Makassar (Antara Sulsel) - Ikatan Sarjana Kelautan (ISLA) Universitas Hasanuddin mempertanyakan keberpihakan pemerintah terhadap nasib petani garam di Indonesia.

"Pemberitaan keluhan pengusaha garam olahan karena kekurangan pasokan dan harga lebih mahal hanya dalam beberapa hari langsung direspon pemerintah dengan mengeluarkan keputusan untuk melakukan impor. Ini kan aneh," kata Ketua ISLA Unhas Darwis Ismail, Selasa.

Garam yang merupakan hasil olahan air laut, kata dia, seharusnya melimpah, bahkan separuh lebih luas wilayah Indonesia adalah laut, sehingga menjadi pertanyaan dan mengherankan apabila beberapa hari terakhir ini terjadi kelangkaan dan hilang di pasaran.

Menurut dia, sebelum mengeluarkan keputusan impor, seharusnya Kementerian Kelautan dan Perikanan (KKP) melakukan penelusuran dengan turun lapangan melakukan pengecekan.

Kendati demikian, kata dia, mempertanyakan apakah kebenaran pemberitaan itu bisa dipertanggungjawabkan dan seberapa besar permasalahan di tingkat petani garam harus dipastikan karena ada dugaan permainan mafia, tetapi bukan langsung diselesaikan dengan solusi impor.

"Cara seperti inilah yang membuat petani garam Indonesia selalu dalam kemiskinan.

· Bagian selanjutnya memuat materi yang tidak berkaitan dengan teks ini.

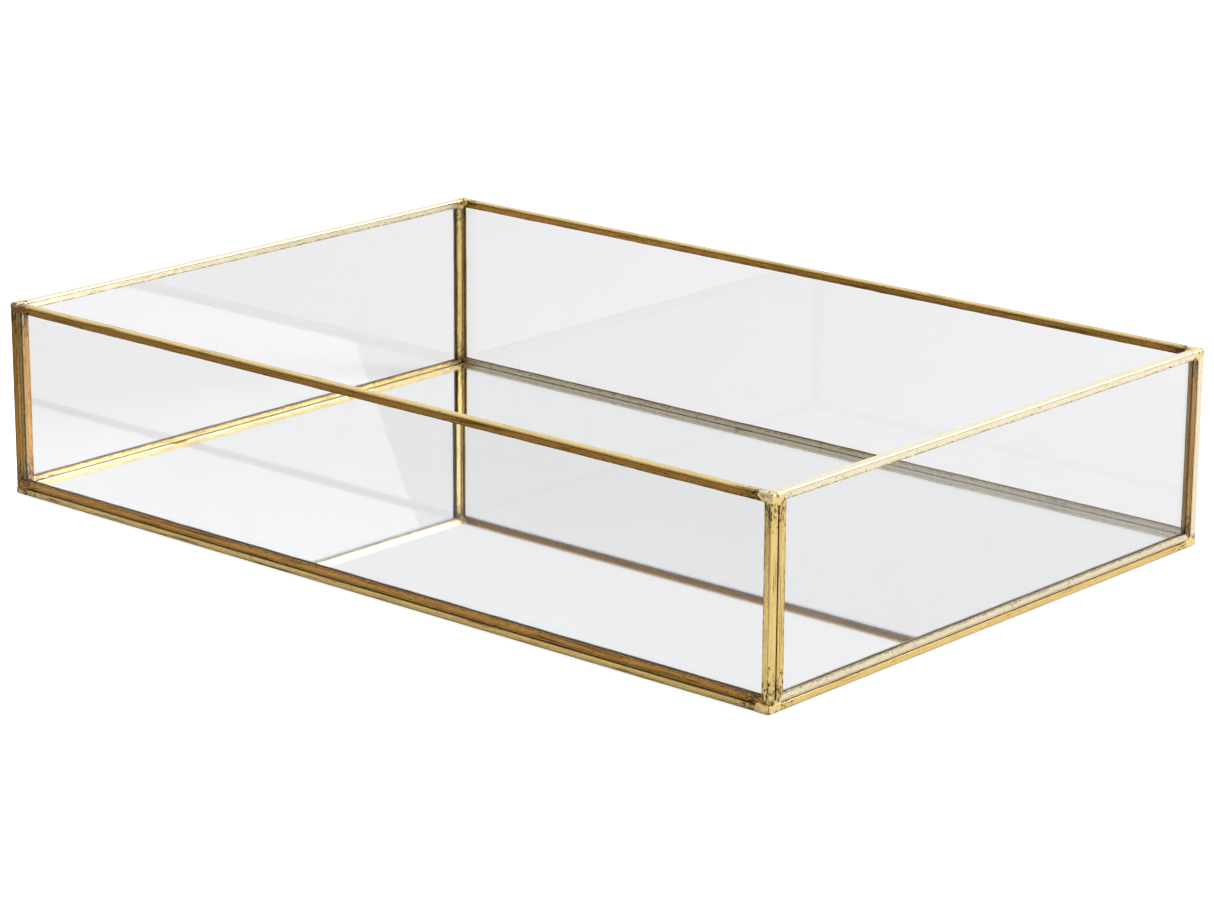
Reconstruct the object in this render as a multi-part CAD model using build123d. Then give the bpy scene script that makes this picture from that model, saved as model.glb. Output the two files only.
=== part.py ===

Seharusnya KKP membantu petani garam agar bisa memproduksi garam sebesar-besarnya dengan tingkat kualitas sama atau lebih baik dari garam impor," tegasnya.

Apabila KKP dan Kementerian Perdagangan bekerja fokus pada nasib petani garam, tentu tidak akan bermain-main dengan pemasok garam impor. Apalagi beberapa waktu lalu kepolisian sudah mengusut kasus penyalahgunaan garam impor yang dijadikan garam konsumsi.

"Kami ISLA Unhas menyayangkan hal ini dan memintah Presiden Jokowi menegur para menteri yang tidak punya kemampuan membantu petani garam ini," ungkapnya.

Sebab, kata dia, tugas kementerian adalah memberikan bimbingan teknis dan bantuan sarana pendukung agar produksi garam rakyat meningkat dan memenuhi mutu yang diinginkan pasar.

Darwis menambahkan, salah satu sentra garam nasional berada di Provisi Sulawesi Selatan tepatnya di Kabupaten Jeneponto yang memiliki stok yang sangat melimpah, bahkan bisa memenuhi kebutuhan konsumsi dan industri.

Berdasarkan pantauan ISLA Unhas, justru garam di Jeneponto melimpah dan para petani mengeluh karena stok mereka menumpuk di gudang. Bahkan garam mereka dibeli para tengkulak dengan harga yang rendah hanya berkisar Rp15.000 per 50 kilogram.

"Ini ironis, sampai kapan petani garam ini dibiarkan hidup dalam kemiskinan, nasib petani garam seperti ini, harusnya diberikan solusi bukan mengimpor," harapnya.